Notre constat ne s’améliore guère par la suite, la relecture légèrement plus contemporaine de l’univers au moment des soulèvements sociaux divers et variés à la fin des années 1960 étant évacuée sans tarder au profit de l’éternelle rengaine du jeu du chat et de la souris. Ainsi, le professeur sur le déclin a tout juste le temps de se demander ce qui lui arrive, entre cadeau de départ de ses collègues sans valeur affective, lettre de divorce obnubilée par un café matinal fort alcoolisé et plus globalement le cours du monde actuel qui lui échappe totalement, avant qu’il ne soit embarqué contre son gré dans son ultime odyssée.
Thé tardif au harem
Une odyssée au goût de déjà-vu prononcé. Avec la verve narrative en moins qui rendait les films de Steven Spielberg si jouissifs, malgré le caractère profondément improbable de leurs histoires. Ici, les étapes de l’aventure se suivent et se ressemblent, peu importe qui mène la danse et sur quel continent. L’essoufflement guette dès lors à chaque virage.
D’autant plus que la relation entre la figure paternelle récalcitrante qu’Harrison Ford cultive depuis un certain temps et sa fille par procuration, Phoebe Waller-Bridge et son air d’effronterie mi-féministe, mi-cynique jamais développée jusqu’au bout, n’atteint pas le même degré de solidarité taquine que celle entre le mentor et son jeune acolyte Shia LaBeouf dans le film de 2008. Les aléas de ton qui risquent à plusieurs reprises de faire dérailler, au propre comme au figuré, cette alliance de circonstance, rendent dès lors le développement rudimentaire de la future génération d’aventuriers, sous les traits du jeune Ethann Isidore, d’autant plus regrettable.
Bref, on pensait en avoir fini avec cet hommage rendu sur le tard et d’une manière peu enthousiasmante à l’un des plus célèbres personnages du cinéma populaire des années ’80, surtout après la dernière parenthèse exagérément fantastique d’un récit, qui alternait jusque là sans cesse entre la grandiloquence du spectacle et de timides îlots plus calmes. Toutefois, l’ultime retour à l’introspection sous forme de retrouvailles avec un personnage clé de la saga – chapeau à Karen Allen d’avoir réussi à figurer en quatrième position au générique, alors qu’elle apparaît à peine dans le film, de quoi rendre jaloux le Marlon Brando de l’époque de Superman de Richard Donner ! – permet de clore tout ce bazar filmique sur une note plus doucement apaisante. Hélas, c’est trop peu et trop tard pour nous réconcilier avec une production dont la principale, voire l’exclusive raison d’être est commerciale.
Conclusion
Cela veut malheureusement dire l’ampleur de la déception que le seul moment où l’esprit original de l’univers Indiana Jones nous a saisi, c’était quand le thème musical légendaire de John Williams a rempli toutes les enceintes du cinéma Max Linder Panorama au début du générique de fin ! Car toute l’agitation antérieure s’est écoulée sans le moindre accroc, comme si l’ambition primordiale d’Indiana Jones et le cadran de la destinée consistait à apparaître aussi lisse que le visage de Harrison Ford au cours de la séquence initiale. Il en résulte un film aussi impersonnel qu’inoffensif, peut-être le reflet tristement exact d’un genre, qui attend depuis longtemps un coup de fouet aussi salutaire que l’a été la sortie des Aventuriers de l’arche perdue de Steven Spielberg il y a plus de quarante ans déjà …
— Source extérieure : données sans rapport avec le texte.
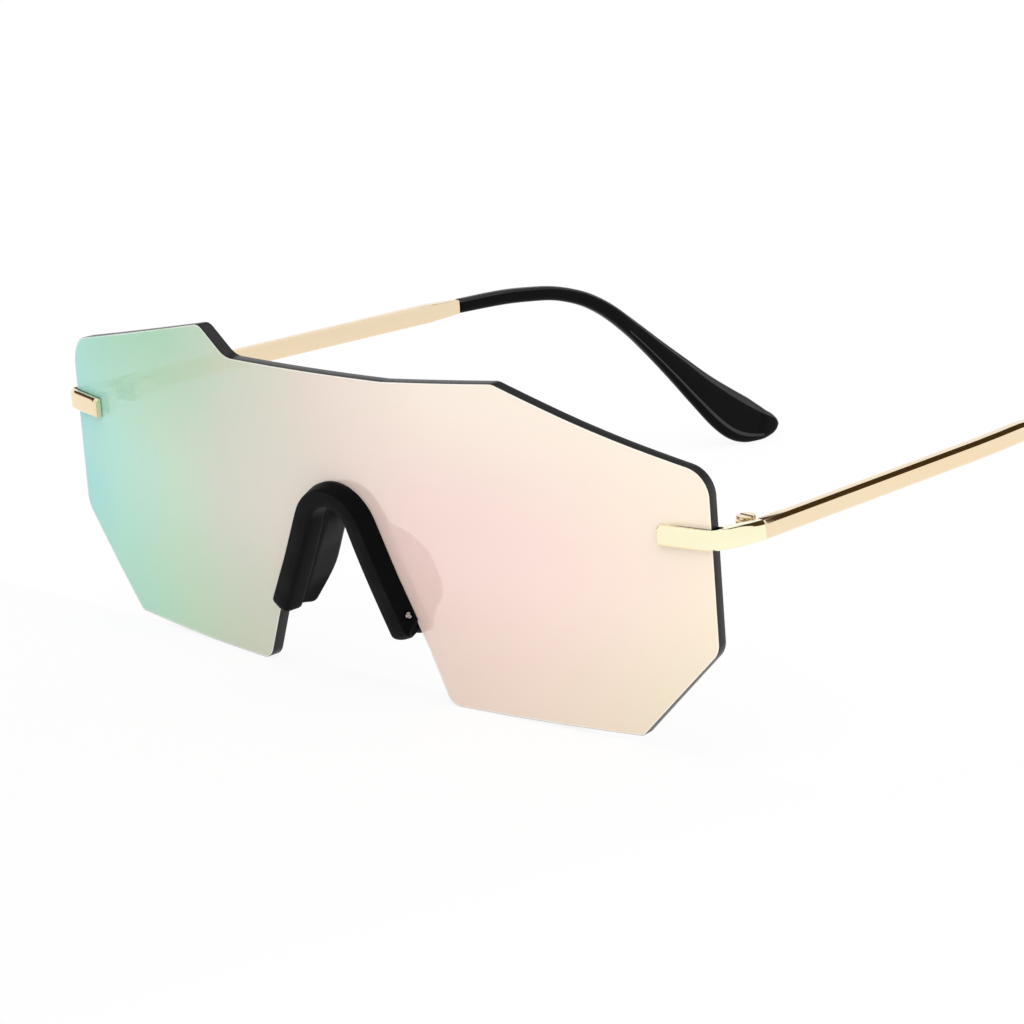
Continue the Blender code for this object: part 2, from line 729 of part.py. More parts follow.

Que de mauvaise foi dans cette critique !
Au-delà de l’idéalisation excessive des anciens opus de la saga, je trouve cette critique fortement biaisée et non pertinente, se contentant de tacler le film sur chaque aspect sans rien développer.
Le film est commercial ? Oui, comme les quatre précédents, rien de nouveau sous le soleil. Il n’est pas impersonnel, loin de là, on sent au contraire la patte du réalisateur Mangold dans le traitement désenchanté du personnage principal. Il est suffisamment rare aujourd’hui que des blockbusters prennent la peine de s’attarder sur le développement de leurs héros, critiquer à tort l’un des rares ayant l’audace de le faire, c’est malhonnête.
Le film constitue un excellent divertissement aux scènes d’action maîtrisées et pas plus étendues que dans les films de Spielberg. Le scénario n’est pas davantage incohérent que ceux des films précédents, la fin n’est pas non plus davantage fantaisiste que celles des opus 3 et 4. Les personnages secondaires sont bien retranscrits, l’ambigüité du personne d’Helena étant justement ce qui fait tout son intérêt.
On sent l’aigreur du critique ayant abordé le film avec un état d’esprit blasé, préférant correspondre aux attentes d’un public sur-nostalgique décriant toute nouvelle oeuvre plutôt qu’analysant sérieusement le film comme l’ont fait la plupart de ses collègues d’autres médias.
Très décevant d’être aussi fermé d’esprit.